[EXERCISE BRIEF]: Write each line out exactly, leaving none out.

[PROVIDED MATERIAL]:

::::::

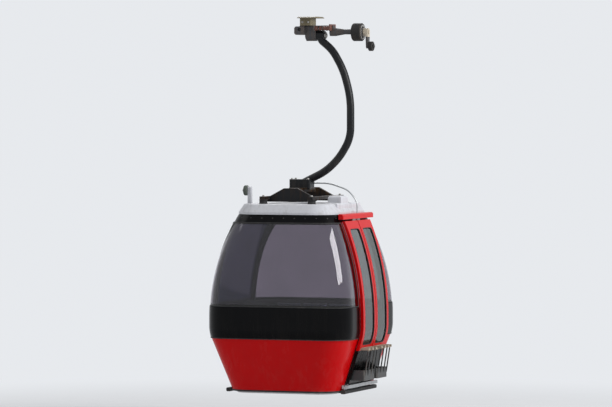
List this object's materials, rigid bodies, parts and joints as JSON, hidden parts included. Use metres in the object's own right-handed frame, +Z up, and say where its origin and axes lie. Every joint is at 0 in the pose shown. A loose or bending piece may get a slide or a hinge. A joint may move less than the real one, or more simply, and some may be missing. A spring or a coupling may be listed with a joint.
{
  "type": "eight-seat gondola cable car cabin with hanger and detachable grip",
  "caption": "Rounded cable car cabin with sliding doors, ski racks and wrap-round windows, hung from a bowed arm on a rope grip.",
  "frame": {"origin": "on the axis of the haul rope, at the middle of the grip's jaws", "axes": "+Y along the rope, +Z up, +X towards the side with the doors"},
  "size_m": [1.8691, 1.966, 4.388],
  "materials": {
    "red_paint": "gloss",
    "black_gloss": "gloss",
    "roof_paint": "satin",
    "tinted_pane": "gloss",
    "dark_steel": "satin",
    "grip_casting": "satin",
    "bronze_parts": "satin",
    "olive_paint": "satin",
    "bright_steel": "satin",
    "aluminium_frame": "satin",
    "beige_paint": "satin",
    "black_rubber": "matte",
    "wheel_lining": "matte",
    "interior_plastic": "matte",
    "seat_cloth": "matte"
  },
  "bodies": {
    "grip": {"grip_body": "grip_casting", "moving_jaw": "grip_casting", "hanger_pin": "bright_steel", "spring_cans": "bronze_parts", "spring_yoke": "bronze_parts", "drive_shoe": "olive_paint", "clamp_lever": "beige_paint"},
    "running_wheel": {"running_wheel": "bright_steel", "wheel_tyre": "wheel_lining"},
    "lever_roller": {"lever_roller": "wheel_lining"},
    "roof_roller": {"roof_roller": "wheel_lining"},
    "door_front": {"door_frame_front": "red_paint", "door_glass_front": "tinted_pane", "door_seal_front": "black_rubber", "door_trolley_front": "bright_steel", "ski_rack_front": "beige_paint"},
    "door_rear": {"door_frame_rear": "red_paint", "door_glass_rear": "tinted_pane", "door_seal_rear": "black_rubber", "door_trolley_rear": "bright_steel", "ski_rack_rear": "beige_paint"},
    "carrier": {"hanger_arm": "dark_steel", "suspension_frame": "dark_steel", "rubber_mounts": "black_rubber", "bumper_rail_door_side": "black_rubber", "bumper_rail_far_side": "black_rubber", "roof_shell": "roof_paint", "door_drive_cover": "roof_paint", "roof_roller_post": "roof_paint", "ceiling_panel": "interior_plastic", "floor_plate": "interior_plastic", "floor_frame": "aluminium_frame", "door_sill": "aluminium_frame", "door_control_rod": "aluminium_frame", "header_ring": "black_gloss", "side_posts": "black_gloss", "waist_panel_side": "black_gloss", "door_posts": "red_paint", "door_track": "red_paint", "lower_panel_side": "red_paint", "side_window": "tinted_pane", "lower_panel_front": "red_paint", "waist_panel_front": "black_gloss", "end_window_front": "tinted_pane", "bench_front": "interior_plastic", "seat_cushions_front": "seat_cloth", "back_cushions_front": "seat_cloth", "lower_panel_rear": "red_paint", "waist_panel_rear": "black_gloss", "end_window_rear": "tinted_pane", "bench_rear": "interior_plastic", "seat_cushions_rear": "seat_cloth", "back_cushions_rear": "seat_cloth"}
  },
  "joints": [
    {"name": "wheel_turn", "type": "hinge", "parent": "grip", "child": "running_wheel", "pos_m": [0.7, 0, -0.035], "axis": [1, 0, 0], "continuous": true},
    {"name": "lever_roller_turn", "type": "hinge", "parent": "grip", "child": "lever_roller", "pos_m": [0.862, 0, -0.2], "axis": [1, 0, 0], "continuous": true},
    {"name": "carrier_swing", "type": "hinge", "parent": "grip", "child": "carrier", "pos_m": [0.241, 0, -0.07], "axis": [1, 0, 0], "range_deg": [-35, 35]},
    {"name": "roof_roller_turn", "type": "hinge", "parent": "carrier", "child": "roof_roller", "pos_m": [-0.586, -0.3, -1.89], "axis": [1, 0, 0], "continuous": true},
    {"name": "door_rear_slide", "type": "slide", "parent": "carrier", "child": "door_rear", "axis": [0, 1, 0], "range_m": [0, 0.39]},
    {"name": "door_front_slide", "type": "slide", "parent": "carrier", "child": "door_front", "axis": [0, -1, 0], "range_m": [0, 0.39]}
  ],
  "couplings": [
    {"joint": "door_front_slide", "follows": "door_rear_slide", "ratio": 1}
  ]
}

::::::

[THE RESPONSE]:
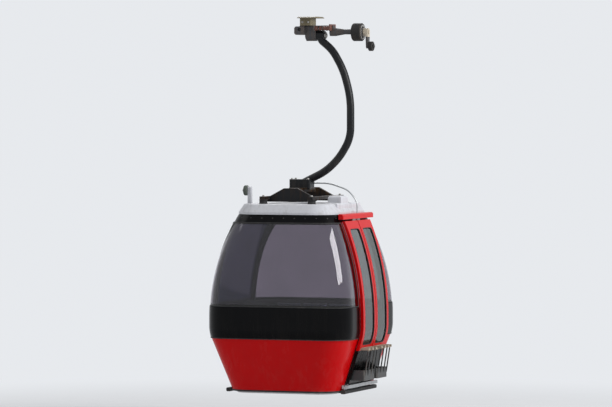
List this object's materials, rigid bodies, parts and joints as JSON, hidden parts included. Use metres in the object's own right-handed frame, +Z up, and say where its origin and axes lie. Every joint is at 0 in the pose shown. A loose or bending piece may get a slide or a hinge. A joint may move less than the real one, or more simply, and some may be missing. A spring or a coupling may be listed with a joint.
{
  "type": "eight-seat gondola cable car cabin with hanger and detachable grip",
  "caption": "Rounded cable car cabin with sliding doors, ski racks and wrap-round windows, hung from a bowed arm on a rope grip.",
  "frame": {"origin": "on the axis of the haul rope, at the middle of the grip's jaws", "axes": "+Y along the rope, +Z up, +X towards the side with the doors"},
  "size_m": [1.8691, 1.966, 4.388],
  "materials": {
    "red_paint": "gloss",
    "black_gloss": "gloss",
    "roof_paint": "satin",
    "tinted_pane": "gloss",
    "dark_steel": "satin",
    "grip_casting": "satin",
    "bronze_parts": "satin",
    "olive_paint": "satin",
    "bright_steel": "satin",
    "aluminium_frame": "satin",
    "beige_paint": "satin",
    "black_rubber": "matte",
    "wheel_lining": "matte",
    "interior_plastic": "matte",
    "seat_cloth": "matte"
  },
  "bodies": {
    "grip": {"grip_body": "grip_casting", "moving_jaw": "grip_casting", "hanger_pin": "bright_steel", "spring_cans": "bronze_parts", "spring_yoke": "bronze_parts", "drive_shoe": "olive_paint", "clamp_lever": "beige_paint"},
    "running_wheel": {"running_wheel": "bright_steel", "wheel_tyre": "wheel_lining"},
    "lever_roller": {"lever_roller": "wheel_lining"},
    "roof_roller": {"roof_roller": "wheel_lining"},
    "door_front": {"door_frame_front": "red_paint", "door_glass_front": "tinted_pane", "door_seal_front": "black_rubber", "door_trolley_front": "bright_steel", "ski_rack_front": "beige_paint"},
    "door_rear": {"door_frame_rear": "red_paint", "door_glass_rear": "tinted_pane", "door_seal_rear": "black_rubber", "door_trolley_rear": "bright_steel", "ski_rack_rear": "beige_paint"},
    "carrier": {"hanger_arm": "dark_steel", "suspension_frame": "dark_steel", "rubber_mounts": "black_rubber", "bumper_rail_door_side": "black_rubber", "bumper_rail_far_side": "black_rubber", "roof_shell": "roof_paint", "door_drive_cover": "roof_paint", "roof_roller_post": "roof_paint", "ceiling_panel": "interior_plastic", "floor_plate": "interior_plastic", "floor_frame": "aluminium_frame", "door_sill": "aluminium_frame", "door_control_rod": "aluminium_frame", "header_ring": "black_gloss", "side_posts": "black_gloss", "waist_panel_side": "black_gloss", "door_posts": "red_paint", "door_track": "red_paint", "lower_panel_side": "red_paint", "side_window": "tinted_pane", "lower_panel_front": "red_paint", "waist_panel_front": "black_gloss", "end_window_front": "tinted_pane", "bench_front": "interior_plastic", "seat_cushions_front": "seat_cloth", "back_cushions_front": "seat_cloth", "lower_panel_rear": "red_paint", "waist_panel_rear": "black_gloss", "end_window_rear": "tinted_pane", "bench_rear": "interior_plastic", "seat_cushions_rear": "seat_cloth", "back_cushions_rear": "seat_cloth"}
  },
  "joints": [
    {"name": "wheel_turn", "type": "hinge", "parent": "grip", "child": "running_wheel", "pos_m": [0.7, 0, -0.035], "axis": [1, 0, 0], "continuous": true},
    {"name": "lever_roller_turn", "type": "hinge", "parent": "grip", "child": "lever_roller", "pos_m": [0.862, 0, -0.2], "axis": [1, 0, 0], "continuous": true},
    {"name": "carrier_swing", "type": "hinge", "parent": "grip", "child": "carrier", "pos_m": [0.241, 0, -0.07], "axis": [1, 0, 0], "range_deg": [-35, 35]},
    {"name": "roof_roller_turn", "type": "hinge", "parent": "carrier", "child": "roof_roller", "pos_m": [-0.586, -0.3, -1.89], "axis": [1, 0, 0], "continuous": true},
    {"name": "door_rear_slide", "type": "slide", "parent": "carrier", "child": "door_rear", "axis": [0, 1, 0], "range_m": [0, 0.39]},
    {"name": "door_front_slide", "type": "slide", "parent": "carrier", "child": "door_front", "axis": [0, -1, 0], "range_m": [0, 0.39]}
  ],
  "couplings": [
    {"joint": "door_front_slide", "follows": "door_rear_slide", "ratio": 1}
  ]
}